I don't know python well, but it seems like there could be subtle issues with indentation that wouldn't cause a compiler error, but would cause the wrong output.


1) This is not the case that the author presented, though - it was specifically about 3 spaces instead of 4. This tells me that the author simply doesn't hang out with python people.

2) On the substance of your concern: I think the evidence is clear (although I'm aware of no study) that having both syntactical control characters (typical curlies) and style-only indentation is more likely to lead to the outcome that you present, because the eye will always gravitate to read by indentation, whether it's syntactical or not. So have the indentation be the syntax makes this problem more easily avoided, not less.

IE:

    def foo() {
        nums = [...]
        sum = 0
        for x in nums {
            print(x)
            }
            sum += x
        }


The difference here is that the former (your example) is automatically correctable whereas the latter is not.

If I highlighted that entire function in my editor of choice and hit TAB I'd get exactly the "correct" indentation.

Almost any modern editor can automate this for you. It's one of the benefits of having a syntax for blocks. Yeah, it's extra typing for something you're going to do anyways, but now the computer can manage the style for you.

Also, and this is just my personal experience, I've learned to read by those control characters. I have a really hard time reading python because I'm subconsciously looking for the control characters!

I really think that part is really down to how you learned to program and what language you use on a daily basis.

As an aside, I think something like this is much more demonstrative of the issue you're suggesting:

    def foo() {
        nums = [...]
        sum = 0
        for x in nums {
            print(x)}
            sum += x
        }
It's still automatically fixable, but it's way less immediately apparent that something is wrong with the indentation.


Right, so you do your automatic fix and you end up with indentation that's the same as the python example.
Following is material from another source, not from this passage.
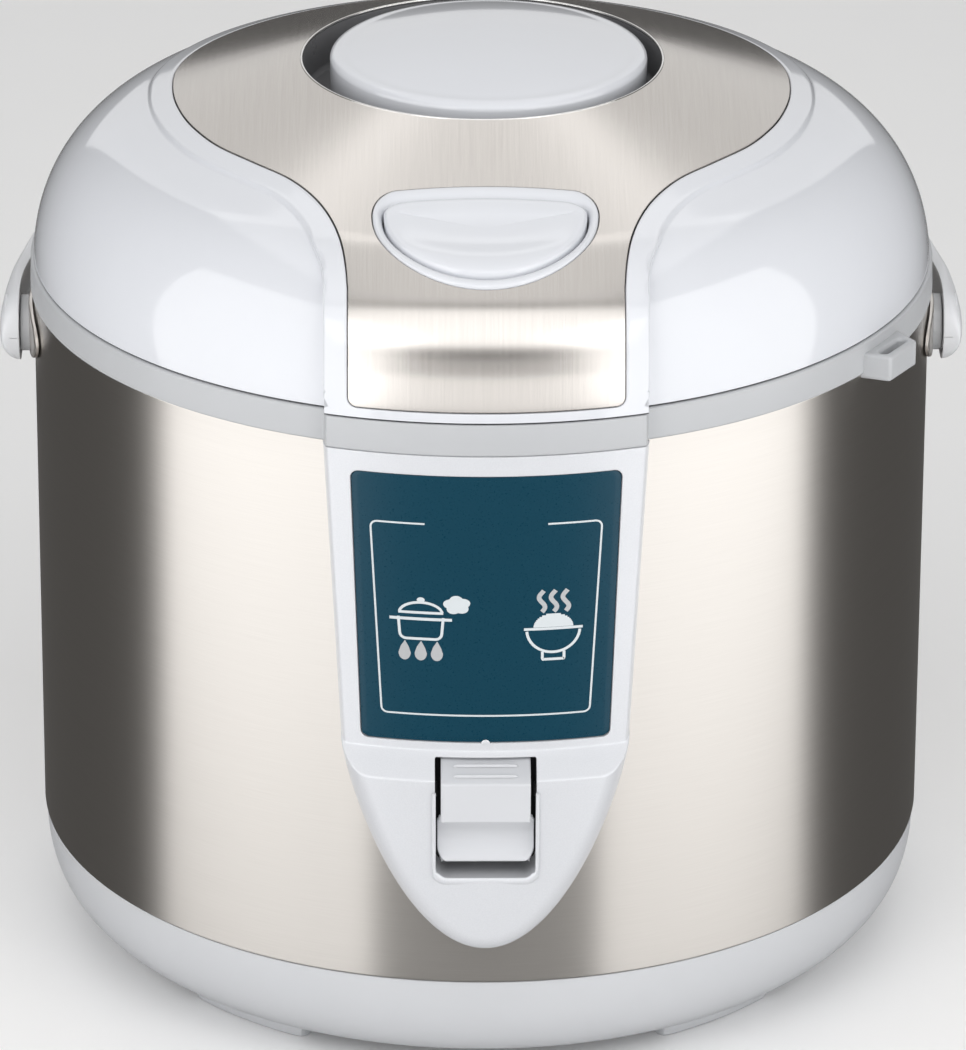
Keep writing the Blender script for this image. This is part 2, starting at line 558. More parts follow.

Isn't this a case for syntactical indentation?


Consider C, where {} are optional for single-statement bodies:

    void foo() {
        ...
        for( ... )
            printf(..)
            sum += x
    }
In python it's at least more visually obvious that the second statement isn't part of the for-body.


No, your example is not an issue of using 3 spaces for indentation versus 4 spaces like the author described.

That snippet is an example of not understanding indentation-based scoping at all.